The exercise: Return each line containing the string "pose".

Data shown:
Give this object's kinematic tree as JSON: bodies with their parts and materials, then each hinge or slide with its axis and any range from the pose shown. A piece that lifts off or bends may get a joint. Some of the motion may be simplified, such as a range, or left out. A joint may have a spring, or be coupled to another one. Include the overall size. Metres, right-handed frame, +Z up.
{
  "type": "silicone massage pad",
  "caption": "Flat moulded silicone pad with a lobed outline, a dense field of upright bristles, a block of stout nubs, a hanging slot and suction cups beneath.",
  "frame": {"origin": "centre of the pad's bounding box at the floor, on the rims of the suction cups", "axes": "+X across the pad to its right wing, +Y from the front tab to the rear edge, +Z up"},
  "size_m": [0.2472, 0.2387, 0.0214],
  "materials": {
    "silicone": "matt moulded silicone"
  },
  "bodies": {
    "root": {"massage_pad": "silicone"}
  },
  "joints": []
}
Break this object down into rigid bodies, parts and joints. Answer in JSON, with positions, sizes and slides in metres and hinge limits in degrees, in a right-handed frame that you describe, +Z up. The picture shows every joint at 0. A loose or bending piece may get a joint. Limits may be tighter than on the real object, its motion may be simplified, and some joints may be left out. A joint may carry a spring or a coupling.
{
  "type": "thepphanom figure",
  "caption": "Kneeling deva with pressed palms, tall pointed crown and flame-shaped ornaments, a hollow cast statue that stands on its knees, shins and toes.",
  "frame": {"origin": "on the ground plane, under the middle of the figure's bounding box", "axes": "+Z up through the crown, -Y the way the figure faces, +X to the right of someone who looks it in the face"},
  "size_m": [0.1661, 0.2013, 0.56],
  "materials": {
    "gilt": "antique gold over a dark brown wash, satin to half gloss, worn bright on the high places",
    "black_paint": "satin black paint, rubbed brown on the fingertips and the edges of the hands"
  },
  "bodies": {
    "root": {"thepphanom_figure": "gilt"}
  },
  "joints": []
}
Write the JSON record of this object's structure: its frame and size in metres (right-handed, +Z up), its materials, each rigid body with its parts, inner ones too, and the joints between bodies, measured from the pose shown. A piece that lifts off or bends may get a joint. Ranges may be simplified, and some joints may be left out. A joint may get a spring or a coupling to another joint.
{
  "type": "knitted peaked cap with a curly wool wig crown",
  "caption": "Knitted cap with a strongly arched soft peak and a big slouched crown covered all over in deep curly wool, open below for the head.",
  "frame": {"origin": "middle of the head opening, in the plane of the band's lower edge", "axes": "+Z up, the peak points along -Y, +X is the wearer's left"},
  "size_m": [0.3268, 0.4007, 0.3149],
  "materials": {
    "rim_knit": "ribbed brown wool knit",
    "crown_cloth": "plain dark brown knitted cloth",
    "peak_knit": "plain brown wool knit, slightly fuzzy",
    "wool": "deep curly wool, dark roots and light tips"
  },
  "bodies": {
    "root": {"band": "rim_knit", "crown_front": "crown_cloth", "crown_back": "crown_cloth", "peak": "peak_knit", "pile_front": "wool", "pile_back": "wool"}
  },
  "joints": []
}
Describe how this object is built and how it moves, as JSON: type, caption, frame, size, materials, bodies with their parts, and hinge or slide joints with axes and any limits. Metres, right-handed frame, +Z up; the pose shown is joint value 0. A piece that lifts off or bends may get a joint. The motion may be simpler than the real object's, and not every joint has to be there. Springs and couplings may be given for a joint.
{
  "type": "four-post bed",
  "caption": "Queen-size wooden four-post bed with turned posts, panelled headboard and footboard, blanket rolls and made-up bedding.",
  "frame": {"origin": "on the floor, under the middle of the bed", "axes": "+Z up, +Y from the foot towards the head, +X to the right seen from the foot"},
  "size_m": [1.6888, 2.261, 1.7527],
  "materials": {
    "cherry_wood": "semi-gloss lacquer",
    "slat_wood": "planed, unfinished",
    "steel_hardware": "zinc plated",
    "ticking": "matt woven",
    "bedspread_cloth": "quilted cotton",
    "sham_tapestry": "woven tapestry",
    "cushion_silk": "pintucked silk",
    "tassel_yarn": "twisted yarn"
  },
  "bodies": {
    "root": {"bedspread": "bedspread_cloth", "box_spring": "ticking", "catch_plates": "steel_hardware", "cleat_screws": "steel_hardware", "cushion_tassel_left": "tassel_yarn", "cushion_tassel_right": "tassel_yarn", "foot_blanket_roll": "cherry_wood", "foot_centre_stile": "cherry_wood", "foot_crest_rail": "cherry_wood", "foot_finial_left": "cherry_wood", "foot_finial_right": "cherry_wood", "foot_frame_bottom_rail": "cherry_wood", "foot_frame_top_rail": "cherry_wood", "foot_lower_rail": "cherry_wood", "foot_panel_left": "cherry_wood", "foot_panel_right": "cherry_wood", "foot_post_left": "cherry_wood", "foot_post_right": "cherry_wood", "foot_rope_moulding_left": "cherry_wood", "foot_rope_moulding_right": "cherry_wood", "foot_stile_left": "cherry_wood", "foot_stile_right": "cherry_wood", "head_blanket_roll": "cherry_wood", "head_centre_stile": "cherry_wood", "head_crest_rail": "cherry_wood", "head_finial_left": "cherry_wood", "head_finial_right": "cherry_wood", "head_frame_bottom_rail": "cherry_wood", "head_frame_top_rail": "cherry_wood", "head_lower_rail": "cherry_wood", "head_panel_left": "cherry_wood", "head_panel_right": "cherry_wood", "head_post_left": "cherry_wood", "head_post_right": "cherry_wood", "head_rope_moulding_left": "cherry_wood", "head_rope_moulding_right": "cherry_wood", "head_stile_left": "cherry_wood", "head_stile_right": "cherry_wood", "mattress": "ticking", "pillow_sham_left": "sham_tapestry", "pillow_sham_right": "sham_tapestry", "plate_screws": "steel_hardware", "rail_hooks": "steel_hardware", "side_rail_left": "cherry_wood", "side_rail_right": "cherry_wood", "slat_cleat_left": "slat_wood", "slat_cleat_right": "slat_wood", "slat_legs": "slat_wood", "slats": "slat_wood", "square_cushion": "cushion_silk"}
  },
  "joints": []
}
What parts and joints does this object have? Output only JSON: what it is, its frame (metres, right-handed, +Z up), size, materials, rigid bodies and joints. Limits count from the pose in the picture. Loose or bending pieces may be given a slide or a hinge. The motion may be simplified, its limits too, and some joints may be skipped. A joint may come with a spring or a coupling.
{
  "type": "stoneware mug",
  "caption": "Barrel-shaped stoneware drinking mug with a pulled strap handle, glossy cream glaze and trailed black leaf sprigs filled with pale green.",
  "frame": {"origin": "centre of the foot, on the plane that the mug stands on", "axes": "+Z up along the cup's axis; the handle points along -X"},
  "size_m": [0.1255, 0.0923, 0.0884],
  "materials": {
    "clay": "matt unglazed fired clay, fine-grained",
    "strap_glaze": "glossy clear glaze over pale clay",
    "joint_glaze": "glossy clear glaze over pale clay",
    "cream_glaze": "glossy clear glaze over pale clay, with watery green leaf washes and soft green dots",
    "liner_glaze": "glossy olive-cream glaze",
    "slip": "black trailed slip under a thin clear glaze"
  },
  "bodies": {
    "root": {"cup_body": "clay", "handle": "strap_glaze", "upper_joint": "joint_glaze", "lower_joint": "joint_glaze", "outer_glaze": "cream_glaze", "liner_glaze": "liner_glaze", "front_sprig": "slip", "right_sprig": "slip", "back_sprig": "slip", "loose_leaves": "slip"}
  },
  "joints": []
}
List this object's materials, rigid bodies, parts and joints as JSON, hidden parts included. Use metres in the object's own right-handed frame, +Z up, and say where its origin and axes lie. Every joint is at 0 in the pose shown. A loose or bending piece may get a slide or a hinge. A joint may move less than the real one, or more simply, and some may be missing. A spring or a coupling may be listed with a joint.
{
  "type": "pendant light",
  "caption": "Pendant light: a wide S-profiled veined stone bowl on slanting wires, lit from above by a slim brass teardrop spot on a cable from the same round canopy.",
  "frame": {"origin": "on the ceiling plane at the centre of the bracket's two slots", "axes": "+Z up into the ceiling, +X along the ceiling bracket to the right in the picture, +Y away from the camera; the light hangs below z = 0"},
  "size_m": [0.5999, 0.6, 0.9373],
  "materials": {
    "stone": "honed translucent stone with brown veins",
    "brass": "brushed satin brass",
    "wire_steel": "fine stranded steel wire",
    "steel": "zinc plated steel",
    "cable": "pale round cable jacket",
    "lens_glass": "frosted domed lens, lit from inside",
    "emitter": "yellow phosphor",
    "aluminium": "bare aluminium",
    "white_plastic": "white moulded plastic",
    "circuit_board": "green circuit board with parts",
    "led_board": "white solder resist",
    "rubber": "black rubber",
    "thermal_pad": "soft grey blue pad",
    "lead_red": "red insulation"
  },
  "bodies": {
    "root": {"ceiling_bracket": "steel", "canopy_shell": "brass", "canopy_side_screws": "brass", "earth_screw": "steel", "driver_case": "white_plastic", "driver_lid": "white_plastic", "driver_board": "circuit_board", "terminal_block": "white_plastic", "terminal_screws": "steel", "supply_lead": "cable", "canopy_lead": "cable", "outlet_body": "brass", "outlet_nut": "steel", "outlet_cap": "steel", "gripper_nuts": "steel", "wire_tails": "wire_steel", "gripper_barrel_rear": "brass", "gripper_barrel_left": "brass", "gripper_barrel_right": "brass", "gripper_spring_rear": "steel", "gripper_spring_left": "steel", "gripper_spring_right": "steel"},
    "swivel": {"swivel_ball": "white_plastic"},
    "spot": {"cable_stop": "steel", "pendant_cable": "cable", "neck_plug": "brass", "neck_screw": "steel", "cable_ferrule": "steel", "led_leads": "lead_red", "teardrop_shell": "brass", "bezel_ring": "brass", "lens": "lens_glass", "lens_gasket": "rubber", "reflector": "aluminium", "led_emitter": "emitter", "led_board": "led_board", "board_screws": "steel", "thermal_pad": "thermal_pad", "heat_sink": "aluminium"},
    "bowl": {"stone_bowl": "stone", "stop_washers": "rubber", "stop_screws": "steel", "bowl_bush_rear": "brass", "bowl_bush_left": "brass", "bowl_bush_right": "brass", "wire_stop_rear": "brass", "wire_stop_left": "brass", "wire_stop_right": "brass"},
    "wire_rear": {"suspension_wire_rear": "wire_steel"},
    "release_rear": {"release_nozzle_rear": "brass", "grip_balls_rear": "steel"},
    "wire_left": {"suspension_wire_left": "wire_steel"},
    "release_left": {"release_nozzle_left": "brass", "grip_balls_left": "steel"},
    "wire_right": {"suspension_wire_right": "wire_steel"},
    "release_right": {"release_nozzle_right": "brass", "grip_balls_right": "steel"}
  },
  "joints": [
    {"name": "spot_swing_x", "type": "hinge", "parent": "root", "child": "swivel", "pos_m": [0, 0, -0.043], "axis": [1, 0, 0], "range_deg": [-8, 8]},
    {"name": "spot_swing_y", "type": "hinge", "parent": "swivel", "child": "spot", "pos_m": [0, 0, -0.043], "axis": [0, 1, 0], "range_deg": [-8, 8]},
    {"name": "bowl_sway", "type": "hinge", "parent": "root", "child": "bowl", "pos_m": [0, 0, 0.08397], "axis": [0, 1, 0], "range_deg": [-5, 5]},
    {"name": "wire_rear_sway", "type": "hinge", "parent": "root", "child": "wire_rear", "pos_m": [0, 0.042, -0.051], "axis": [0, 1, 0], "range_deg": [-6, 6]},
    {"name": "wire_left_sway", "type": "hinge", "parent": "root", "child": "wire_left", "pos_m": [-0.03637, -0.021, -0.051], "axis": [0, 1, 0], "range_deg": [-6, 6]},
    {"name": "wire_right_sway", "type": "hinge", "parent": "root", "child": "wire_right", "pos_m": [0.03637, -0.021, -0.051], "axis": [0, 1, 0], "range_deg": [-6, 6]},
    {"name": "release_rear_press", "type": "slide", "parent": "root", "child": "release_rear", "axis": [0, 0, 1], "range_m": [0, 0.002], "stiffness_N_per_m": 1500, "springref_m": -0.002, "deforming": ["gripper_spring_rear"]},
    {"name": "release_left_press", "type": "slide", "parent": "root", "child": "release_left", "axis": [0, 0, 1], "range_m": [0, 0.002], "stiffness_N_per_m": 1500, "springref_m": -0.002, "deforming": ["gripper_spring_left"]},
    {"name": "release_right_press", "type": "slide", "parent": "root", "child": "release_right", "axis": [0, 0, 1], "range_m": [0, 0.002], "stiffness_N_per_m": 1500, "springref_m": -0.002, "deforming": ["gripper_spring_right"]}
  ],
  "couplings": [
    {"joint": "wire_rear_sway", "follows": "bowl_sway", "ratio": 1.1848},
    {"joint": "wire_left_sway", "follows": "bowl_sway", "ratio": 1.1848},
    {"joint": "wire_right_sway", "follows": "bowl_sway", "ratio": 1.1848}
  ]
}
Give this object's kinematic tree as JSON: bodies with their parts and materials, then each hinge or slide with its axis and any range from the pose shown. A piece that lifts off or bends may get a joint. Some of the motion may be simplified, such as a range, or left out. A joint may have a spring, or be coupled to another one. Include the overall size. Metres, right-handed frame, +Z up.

Problem solution:
Give this object's kinematic tree as JSON: bodies with their parts and materials, then each hinge or slide with its axis and any range from the pose shown. A piece that lifts off or bends may get a joint. Some of the motion may be simplified, such as a range, or left out. A joint may have a spring, or be coupled to another one. Include the overall size. Metres, right-handed frame, +Z up.
Write the JSON record of this object's structure: its frame and size in metres (right-handed, +Z up), its materials, each rigid body with its parts, inner ones too, and the joints between bodies, measured from the pose shown. A piece that lifts off or bends may get a joint. Ranges may be simplified, and some joints may be left out. A joint may get a spring or a coupling to another joint.
Describe how this object is built and how it moves, as JSON: type, caption, frame, size, materials, bodies with their parts, and hinge or slide joints with axes and any limits. Metres, right-handed frame, +Z up; the pose shown is joint value 0. A piece that lifts off or bends may get a joint. The motion may be simpler than the real object's, and not every joint has to be there. Springs and couplings may be given for a joint.
What parts and joints does this object have? Output only JSON: what it is, its frame (metres, right-handed, +Z up), size, materials, rigid bodies and joints. Limits count from the pose in the picture. Loose or bending pieces may be given a slide or a hinge. The motion may be simplified, its limits too, and some joints may be skipped. A joint may come with a spring or a coupling.
List this object's materials, rigid bodies, parts and joints as JSON, hidden parts included. Use metres in the object's own right-handed frame, +Z up, and say where its origin and axes lie. Every joint is at 0 in the pose shown. A loose or bending piece may get a slide or a hinge. A joint may move less than the real one, or more simply, and some may be missing. A spring or a coupling may be listed with a joint.
Give this object's kinematic tree as JSON: bodies with their parts and materials, then each hinge or slide with its axis and any range from the pose shown. A piece that lifts off or bends may get a joint. Some of the motion may be simplified, such as a range, or left out. A joint may have a spring, or be coupled to another one. Include the overall size. Metres, right-handed frame, +Z up.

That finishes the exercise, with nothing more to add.